Target plots brand relaunch to reverse decline, invests $120m in service

By Rosie Baker | 28 May 2014
Target campaign by Big Red.

After a spot of turmoil, Target plans a relaunch to revive its brand and reverse its performance. Parent group Wesfarmers presented a strategy update to analysts today outlining more focus on brand marketing, data and digital across its Coles, Kmart and Bunnings brands.

The document pointed out that of Target's top 50 business leaders, 48 are either new to the business this year or about to start. Marketing director Phil Wade is one of them.

That much flux in the upper echelons of a business signifies significant change. It could point to an unsettled leadership team or the ushering in of a new era. Target managing director Stuart Machin, who joined a year ago from Coles, thinks it's the latter.
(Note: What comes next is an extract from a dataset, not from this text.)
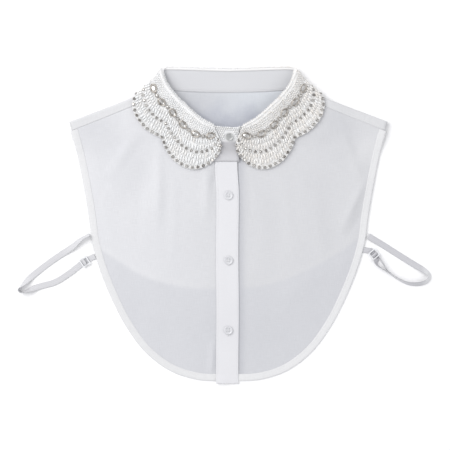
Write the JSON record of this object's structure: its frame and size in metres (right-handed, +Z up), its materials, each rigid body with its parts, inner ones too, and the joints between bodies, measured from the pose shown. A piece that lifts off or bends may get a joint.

He is leading the 'make Target great again' strategy addressing inconsistent pricing and promotions, off-trend product ranges and poor customer experience.

Target reported a 4.8% fall in sales in its third quarter update in April and is taking steps to reverse its downward trend. Machin thinks he now has the management team in place to tackle it.

Phil Wade, who oversees marketing as well as ecommerce, joined in December following the appointment and subsequent swift exit of Lee Applbaum. Applbaum came in to replace veteran Wesfarmer's marketer Murray Chenery who exited two years ago. Now with his feet under the desk, Wade is leading the relaunch of the Target brand and its Designers for Target fashion ranges. It will be revealed “soon” and Target is currently on the hunt for a creative agency to help with the task.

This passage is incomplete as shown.